J’avais adoré les incursions précédentes d’Yves Meynard en fantasy, soit le Livre des Chevaliers et Chrysanthe (qui devrait être traduit en français prochainement), mais Les Marches de la Lune morte m’a tout simplement ravie ! Les intrigues ont un rythme plus soutenu, sans doute hérité du découpage en plus petits volumes, et les notions scientifiques sont expliquées avec simplicité et concision, ce qui confère au récit un parfum de science-fantasy des plus original. Spécifions aussi qu’on ne sent pas de rupture de ton entre la partie rééditée et la partie inédite du roman. D’une page à l’autre, l’écriture d’Yves Meynard, fluide et rapide, nous intrigue et nous entraîne.
Le personnage principal, Sébastien, est un adolescent, certes, mais il n’est pas inutilement rebelle ou entêté. C’est un jeune homme solitaire, conscient de sa position d’héritier. Sa mère étant morte en couches et son père étant le plus souvent absent, il a été élevé par ses vassaux, mais ceux-ci ont assouvi une bonne partie de son besoin d’affection et amoindri l’impact tragique de cette absence parentale. Bref, Sébastien est un personnage auquel on s’attache facilement, contrairement à certains héros ou héroïnes de romans « jeunes adultes » auxquels on a souvent envie de refiler une bonne paire de claques pour qu’ils arrêtent de pleurer sur leur sort. Il manque un peu de confiance en lui au début du récit, mais il apprend vite et sait s’adapter aux événements.

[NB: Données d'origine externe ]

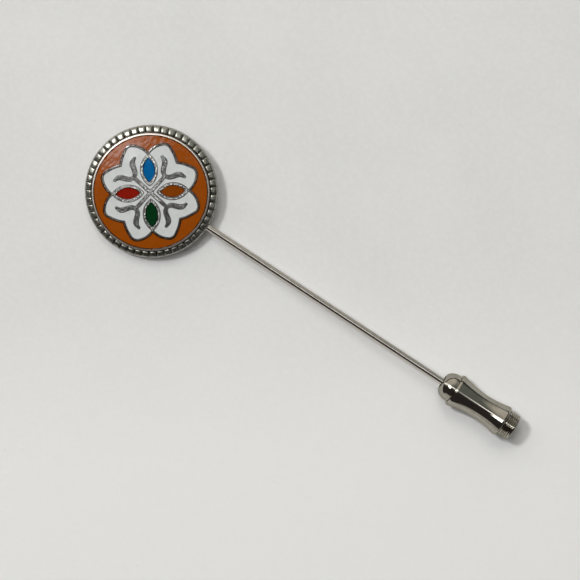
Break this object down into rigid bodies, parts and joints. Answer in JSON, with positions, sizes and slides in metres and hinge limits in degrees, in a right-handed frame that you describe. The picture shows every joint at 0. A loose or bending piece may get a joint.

Au cours de ses aventures, Sébastien rencontre la Lunaire Loriel et celle-ci occupe dès lors une grande place dans le récit. Contrairement à Sébastien, Loriel est une adulte, mais son caractère hautain et capricieux, ainsi que ses différences culturelles, nous donnent parfois l’impression que les personnages ont le même âge ou même que Sébastien est le plus mature des deux. L’auteur n’empruntant jamais le point de vue de Loriel ou des autres Lunaires durant la narration, ceux-ci conservent une aura mystérieuse qui ne les rend pas toujours sympathiques, mais qui contribue à l’ambiance et à la profondeur du roman.
Car Les Marches de la Lune morte n’est pas un simple récit initiatique doublé d’un combat du Bien contre le Mal comme il s’en trouve tant en fantasy. La prédominance des femmes dans la société lunaire amène de savoureux renversement des clichés concernant les sexes. L’auteur s’est visiblement livré à des réflexions dans la lignée des Chroniques du Pays des Mères d’Élisabeth Vonarburg. De plus, les conflits politiques et armés qu’on retrouve dans le roman sont de grande envergure. Les personnages principaux doivent donc se positionner par rapport à des événements qu’ils ne peuvent contrôler, ce qui les amène à réfléchir à leurs aspirations profondes et à leur vision d’eux-mêmes.
Au moment de refermer le livre, on admire les choix effectués par les personnages, mais la fin ouverte nous cause un pincement au cœur. La virtuosité du récit est telle que Sébastien est presque devenu un ami et on espère qu’une ère de paix l’attend dans les Marches de la Lune morte.